At the same time, this movie is just plain fun. You will find yourself laughing from the moment the movie starts to the ending (which you won't be glancing at your watch while waiting for). There are funny lines, funny situations, and stuff that is so impossible in the real world that you can't help but chuckle. Various moments during the film, I found myself applauding along with the audience, maybe not for the film, but for how writer/director Michael Davis got our hero out of another situation.

The directing, as opposed to the writing, was done very well, especially for a movie like this. If you take the directing too seriously, the script won't work, which is probably why Michael Davis did both. Clive Owen delivers another strong performance, adapting to the cheesy script and outrageous events like a participant in a prank or gag. Monica Bellucci plays the most serious role in the film, and still takes to mocking her life and situation in this movie like the rest of them. My favorite character would still have to be the sly Paul Giamatti, who is given some pretty crazy situations himself but they are coupled with the only lines of any intelligence (or longer than about four words).
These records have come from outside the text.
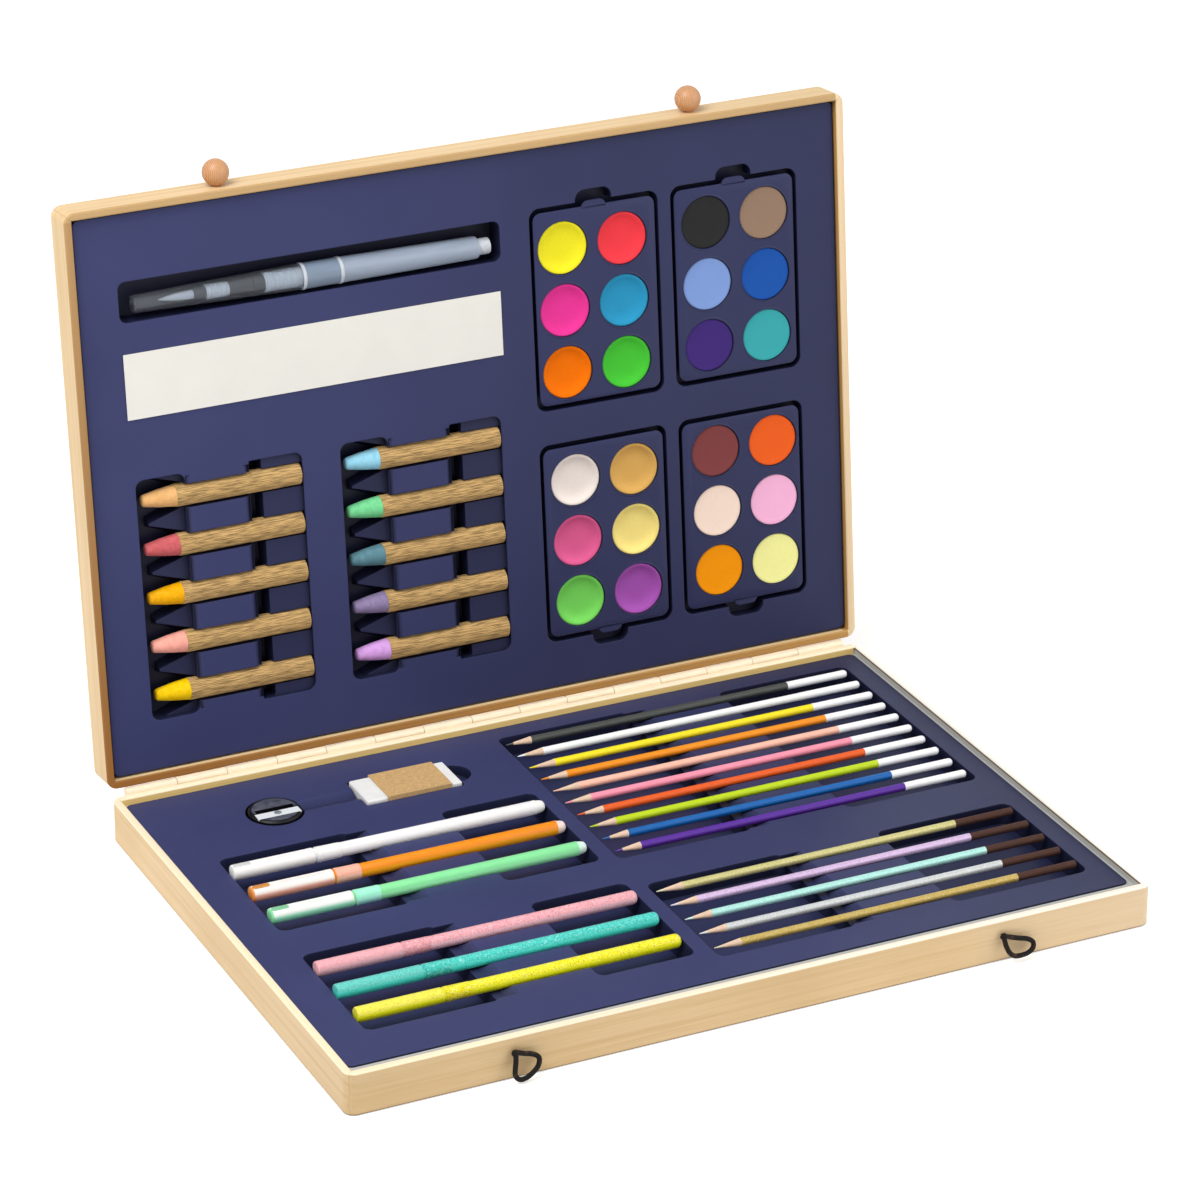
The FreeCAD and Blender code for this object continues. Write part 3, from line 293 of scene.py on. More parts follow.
class ArtCaseStage(bpy.types.PropertyGroup):
    eye: FloatVectorProperty(
        name="Camera", description="Place of the camera", subtype="TRANSLATION", unit="LENGTH", size=3,
        default=(-0.84603, -1.68733, 1.02850))
    turn: FloatVectorProperty(
        name="Camera turn", description="Turn of the camera", subtype="EULER", unit="ROTATION", size=3,
        default=(math.radians(64.6749), math.radians(-0.5594), math.radians(-26.0112)))
    lens: FloatProperty(name="Lens", description="Focal length in millimetres", min=1.0, default=147.43)
    key: FloatProperty(name="Key light", description="Power of the large soft light", unit="POWER", default=33.0)
    fill: FloatProperty(name="Fill light", description="Power of the light from the right", unit="POWER", default=14.0)
    sky: FloatProperty(name="Surroundings", description="Strength of the light from all round", default=0.42)


def measures(settings, *names):
    """Lengths of a settings group, in millimetres."""
    return [getattr(settings, name) / MM for name in names]


# Selecting and shaping
def clear():
    """Nothing selected, in object mode."""
    if bpy.context.object is not None and bpy.context.object.mode != "OBJECT":
        bpy.ops.object.mode_set(mode="OBJECT")
    bpy.ops.object.select_all(action="DESELECT")


def only(piece):
    """This piece selected and active."""
    clear()
    piece.select_set(True)
    bpy.context.view_layer.objects.active = piece


def choose(piece, kind, test):
    """In edit mode, the vertices, edges or faces that pass the test are selected."""
    only(piece)
    bpy.ops.object.mode_set(mode="EDIT")
    bpy.ops.mesh.select_mode(type=kind)
    bpy.ops.mesh.select_all(action="DESELECT")
    mesh = bmesh.from_edit_mesh(piece.data)
    elements = {"VERT": mesh.verts, "EDGE": mesh.edges, "FACE": mesh.faces}[kind]
    for element in elements:
        if test(element):
            element.select_set(True)
    mesh.select_flush_mode()
    bmesh.update_edit_mesh(piece.data)


def bevelled(piece, test, width, segments):
    """Rounds the edges that pass the test; the width is in millimetres."""
    choose(piece, "EDGE", test)
    bpy.ops.mesh.bevel(offset=width * MM, segments=segments, affect="EDGES")
    clear()


def scaled(piece, test, value, centre=(0, 0, 0)):
    """Scales the vertices that pass the test about a point."""
    choose(piece, "VERT", test)
    bpy.ops.transform.resize(value=value, center_override=centre)
    clear()


def outward():
    """In edit mode, turns all faces outwards and leaves it."""
    bpy.ops.mesh.select_all(action="SELECT")
    bpy.ops.mesh.normals_make_consistent(inside=False)
    bpy.ops.object.mode_set(mode="OBJECT")


def rise_of(edge):
    """How far an edge climbs."""
    return abs(edge.verts[0].co.z - edge.verts[1].co.z)


def settle(piece):
    """Object mode, with the piece's place in its mesh."""
    only(piece)
    bpy.ops.object.transform_apply(location=True, rotation=True, scale=True)


def named(name):
    """Names the object that an operator has just added."""
    piece = bpy.context.object
    piece.name = name
    piece.data.name = name
    return piece


def turned(name, outline, sides):
    """Ring drawn out along X through (distance, radius) pairs in millimetres, closed at both ends."""
    clear()
    outline = [(x * MM, radius * MM) for x, radius in outline]
    x, radius = outline[0]
    bpy.ops.mesh.primitive_circle_add(
        vertices=sides, radius=radius, fill_type="NGON", location=(x, 0, 0), rotation=(0, math.pi / 2, 0))
    piece = named(name)
    settle(piece)
    bpy.ops.object.mode_set(mode="EDIT")
    bpy.ops.mesh.select_all(action="SELECT")
    for (x0, r0), (x1, r1) in zip(outline, outline[1:]):
        bpy.ops.mesh.extrude_region_move(TRANSFORM_OT_translate={"value": (x1 - x0, 0, 0)})
        if r1 != r0:
            bpy.ops.transform.resize(value=(1, r1 / r0, r1 / r0), center_override=(x1, 0, 0))
    outward()
    return piece


def arc(start, depth, rim, middle=0.0, steps=8):
    """Rounded end of an outline, from the rim's radius in toward the middle's."""
    turns = [math.radians(90 * step / steps) for step in range(steps)]
    return [(start + depth * math.sin(turn), middle + (rim - middle) * math.cos(turn)) for turn in turns]


def ribs(start, pitch, count, low, high, places):
    """Raised rings of an outline; the places say where each rises, is full, ends and is low again."""
    return [(start + rib * pitch + place, radius)
            for rib in range(count) for place, radius in zip(places, (low, high, high, low))]


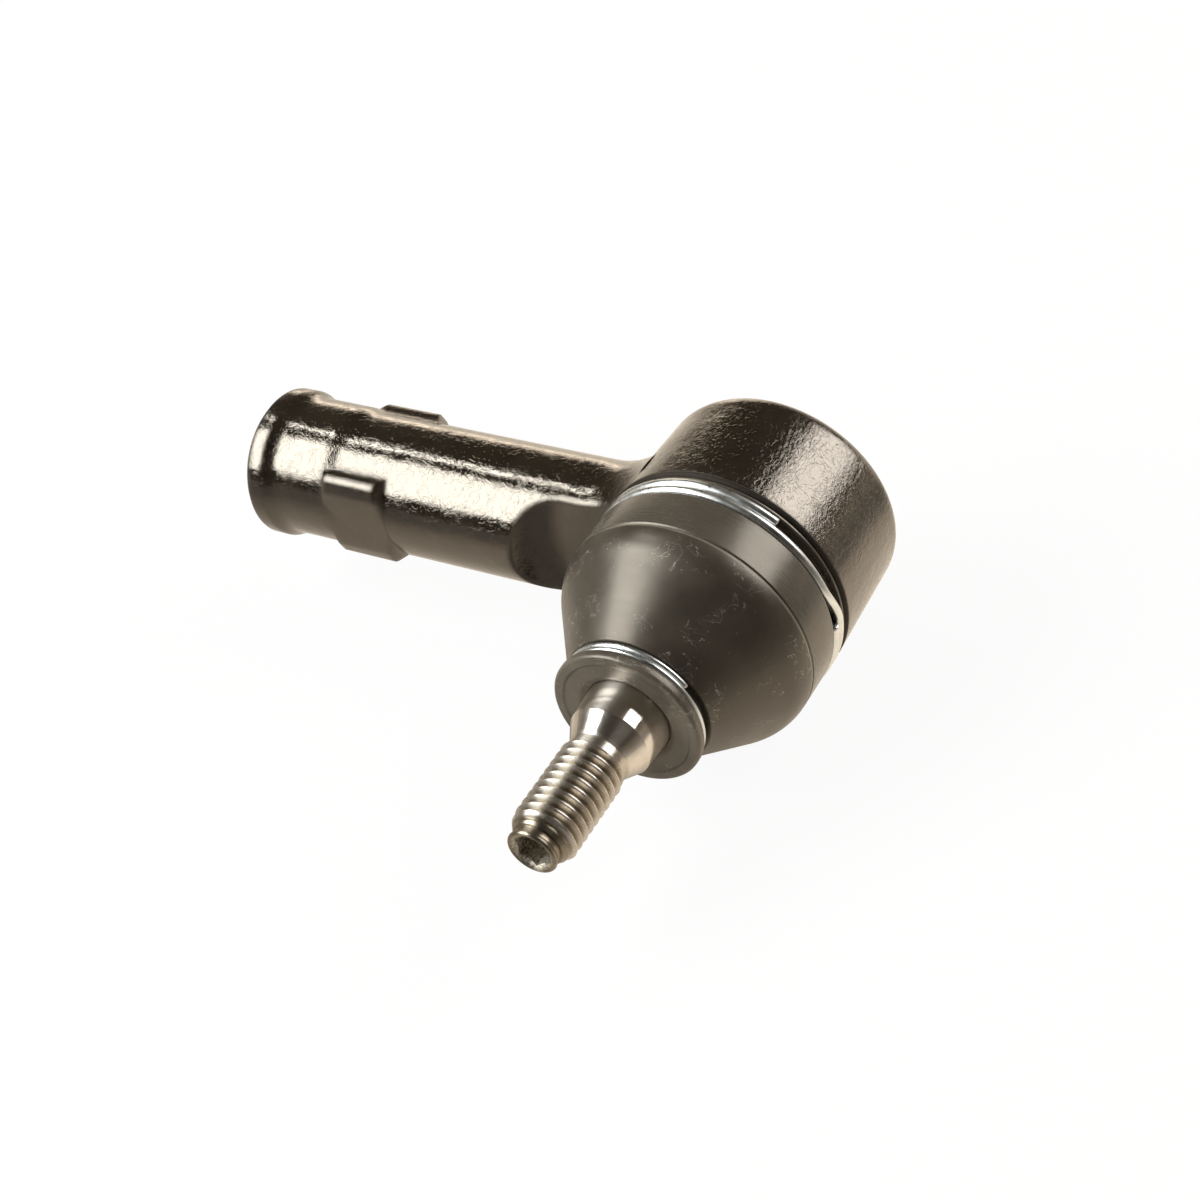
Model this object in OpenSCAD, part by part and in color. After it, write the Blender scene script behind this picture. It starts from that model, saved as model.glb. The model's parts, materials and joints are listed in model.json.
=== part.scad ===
// Outer tie rod end of a car's steering: a forged housing with a socket at one
// end and a threaded shank at the other, and a ball stud that swings and turns
// in the socket under a rubber dust boot.
//
// Frame: the origin is the ball's centre. The stud points along -Y, the shank
// along -X, and +Z is up when the part lies on its side.

/* [Ball stud] */
// Diameter of the ball
ball_d = 22; // [20:0.5:23]
// Diameter of the waist next to the ball
waist_d = 11; // [9:0.5:11.5]
// Distance from the ball's centre to where the waist starts to widen
waist_end = 17; // [15:0.5:19]
// Distance from the ball's centre to the large end of the taper
taper_start = 23; // [21:0.5:25]
// Distance from the ball's centre to the small end of the taper
taper_end = 40.4; // [39:0.2:45]
// Diameter at the small end of the taper
taper_small_d = 12.6; // [12:0.2:13.6]
// Length over which the taper's diameter changes by one
taper_ratio = 10; // [8:1:12]
// Length of the shoulder cone between the taper and the thread
shoulder_len = 3.2; // [2:0.2:5]
// Diameter of the undercut behind the thread
undercut_d = 9.2; // [8.4:0.1:9.6]
// Length of the undercut
undercut_len = 1.2; // [0.6:0.2:3]
// Outer diameter of the stud's thread
stud_thread_d = 10; // [10:1:12]
// Length of the stud's thread
stud_thread_len = 13.6; // [10:0.2:20]
// Length of the cone that leads into the thread
lead_len = 1.7; // [1:0.1:2.5]
// Diameter of the plain tip
tip_d = 7.7; // [7.4:0.1:8.2]
// Length of the plain tip
tip_len = 2; // [1:0.1:3]
// Width across flats of the hexagon socket in the tip
socket_af = 5; // [4:0.5:5.5]
// Depth of the hexagon socket
socket_depth = 5; // [3:0.5:8]

/* [Housing cup] */
// Diameter of the cup at its front face
cup_d = 40.1; // [39:0.1:44]
// Draft angle of the cup's side
cup_draft = 1.9; // [0:0.1:3]
// Distance from the ball's centre to the cup's front face
cup_front = 5.5; // [5:0.1:6.5]
// Radius of the rolled edge round the back rim
rim_round = 3; // [1.5:0.1:3.6]
// Thickness of the lip that is rolled over the closing plate
lip_wall = 0.8; // [0.5:0.1:1.4]
// Width by which the rolled lip covers the closing plate
lip_cover = 1.1; // [0.6:0.1:2]
// Length of the spigot that carries the boot
spigot_len = 5.4; // [5:0.1:7]
// Step from the cup's side in to the spigot's groove
groove_step = 2.85; // [2.6:0.05:3.1]
// Height of the retaining bead at the spigot's end
bead_height = 0.6; // [0.3:0.1:0.8]
// Length of the retaining bead
bead_len = 1.4; // [1:0.1:2]

/* [Socket and bearings] */
// Wall of the bearing races at the ball's equator
race_wall = 2.4; // [1.6:0.1:2.8]
// Angle from the stud's axis to the mouth's edge, seen from the ball's centre
mouth_angle = 62; // [60:0.5:63]
// Half angle of the mouth's flare
flare_angle = 33; // [28:1:36]
// Running clearance between the ball and its races
ball_clearance = 0.05; // [0.02:0.01:0.1]
// Clearance between a race and the housing
race_clearance = 0.04; // [0.02:0.01:0.1]
// Thickness of the pressure seat behind the ball
seat_floor = 1.2; // [0.8:0.1:1.6]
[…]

By the end of this movie, I was having a lot of fun watching a plot unfold that I didn't really care about. That doesn't deter the film, though, because it's kind of like a stunt show, you're not really concerned with the story. I loved it and, apparently, so did most of the audience. It really reminded me of seeing, well, a live action movie that was more like a video game (we even have coordinated colors for the costumes of the "bad guys" in the various "levels"). I'd like to use this film as an example to my (former) favorite critic Roger Ebert as a perfect example of how video games can be construed in the same light as video games, because Roger, this is clearly a movie made by a large video game fan.